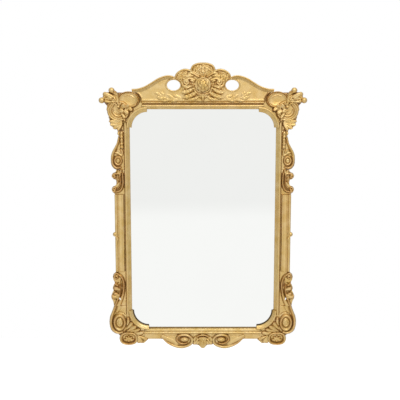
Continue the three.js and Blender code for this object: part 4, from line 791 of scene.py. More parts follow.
# %% Upper corner cartouches
corner_top = Block(328, 530, 492, 712, grid=1.2)
spandrel = [(329.4, 646.6), (332, 662), (338, 684), (354, 700), (404, 706), (452, 696), (486, 652), (510, 612),
            (512, 566),
            (500, 536), (474, 512), (431.8, 497), (431.8, 536.8), (407, 536.8), (329.4, 619)]
corner_top.ground(spandrel, 6)
corner_top.turned(DISH, (60, 44),
                  [(0, 8), (0.3, 8.5), (0.6, 11), (0.76, 14.5), (0.8, 17.5), (0.84, 18), (0.87, 13.5), (0.9, 15),
                   (0.92, 22),
                                         (0.95, 25), (0.98, 24), (1.0, 16)])
for arch in ([(366, 676), (382, 690), (404, 694), (428, 688)], [(372, 670), (386, 681), (404, 685), (424, 680)]):
    corner_top.member(arch, 1.8, 1.8, 11.5)
corner_top.turned((457, 600), (61, 57),
                  [(0, 19), (0.1, 18), (0.16, 15), (0.22, 18.5), (0.3, 20.5), (0.36, 16), (0.42, 20), (0.5, 22),
                   (0.56, 17), (0.62, 22),
                                         (0.7, 26), (0.76, 23), (0.8, 19.5), (0.86, 22.5), (0.93, 21.5), (1.0, 13)])
corner_top.member([(486, 646), (502, 642), (513, 628), (518, 606)], lambda t: 4.4 - 1.4 * t, 8, 15)
for points, width in (([(440, 541), (474, 542), (508, 546)], 22), ([(440, 538), (470, 532), (502, 526)], 28),
                      ([(440, 534), (464, 518), (486, 507)], 24),
                      ([(438, 530), (450, 513), (463, 496)], 18)):
    corner_top.lobe(points, width, 13, 7, curl=6)
for line in ([(452, 537), (476, 534), (498, 530)], [(450, 530), (468, 519), (484, 507)]):
    corner_top.groove(line, 1.7, 4)
for points, width, lift in (([(406, 619), (394, 612), (381, 602)], 22, 14),
                            ([(432, 606), (418, 598), (402, 585)], 26, 16),
                            ([(392, 624), (378, 626), (362, 634)], 13, 8),
                            ([(444, 592), (432, 578), (421, 560)], 18, 16),
                            ([(438, 562), (428, 556), (420, 546)], 12, 8)):
    corner_top.lobe(points, width, 12, lift, curl=4)
for line in ([(404, 609), (400, 600), (396, 590)], [(426, 588), (420, 578), (414, 570)],
             [(440, 574), (434, 562), (430, 552)]):
    corner_top.groove(line, 1.8, 5)
gap = np.hypot(corner_top.x - CORNER[0], corner_top.z - CORNER[1]) - CORNER_REACH
corner_top.pierce(-gap)
corner_top.pierce(np.minimum(431.6 - corner_top.x, 536.6 - corner_top.z))
corner_top.pierce(np.minimum(329.2 - corner_top.x, 646.5 - corner_top.z))
seat = np.hypot(corner_top.x - 455, corner_top.z - 616) < 30
corner_top.limit(seat, SPRAY_SEAT - FACE - GLUE)
plant(corner_top, "corner_cartouche", "corner_shell", FACE)

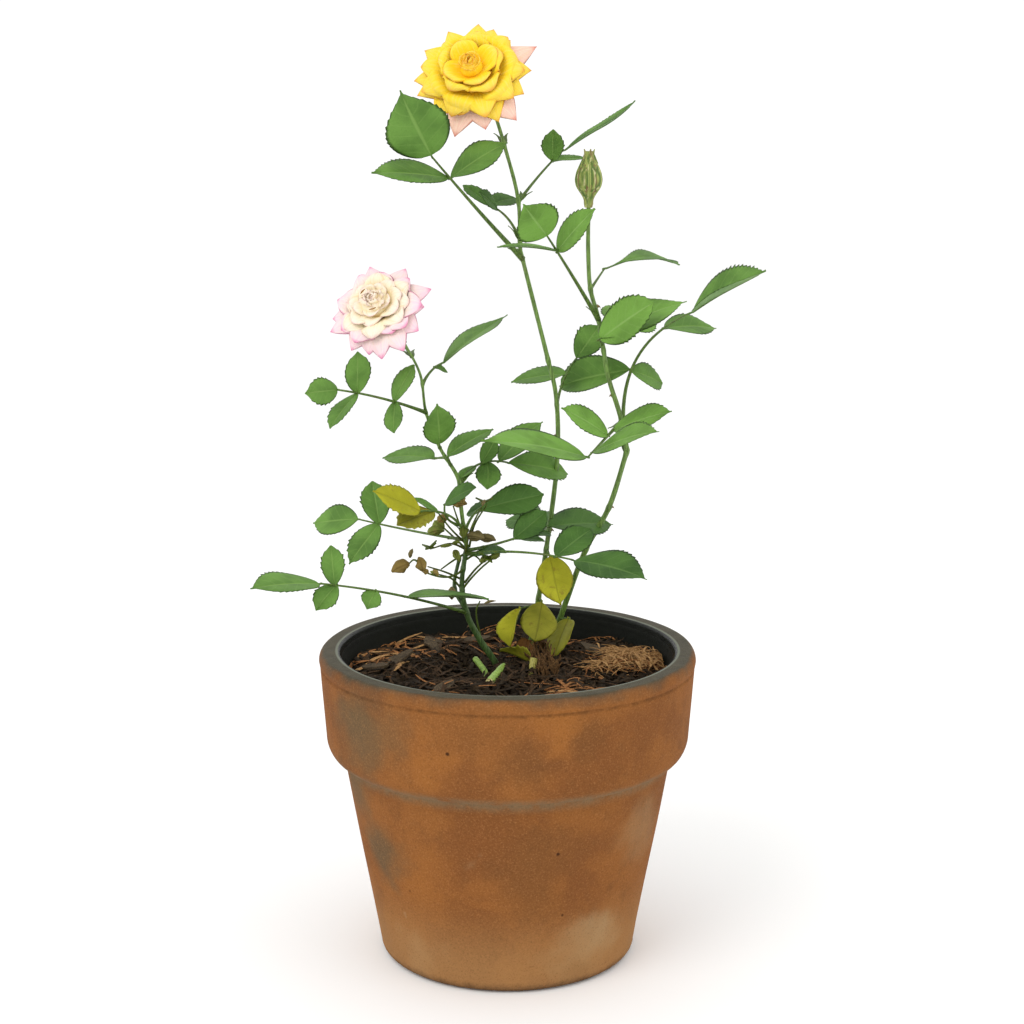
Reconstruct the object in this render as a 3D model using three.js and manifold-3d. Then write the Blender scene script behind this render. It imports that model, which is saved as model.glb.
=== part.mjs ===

• • • • •

> **Written exercise**
Repeat word for word each line from the one with "Reconstruct the object" to the end of the records above, inclusive.

> **Exercise result**
Reconstruct the object in this render as a 3D model using three.js and manifold-3d. Then write the Blender scene script behind this render. It imports that model, which is saved as model.glb.
=== part.mjs ===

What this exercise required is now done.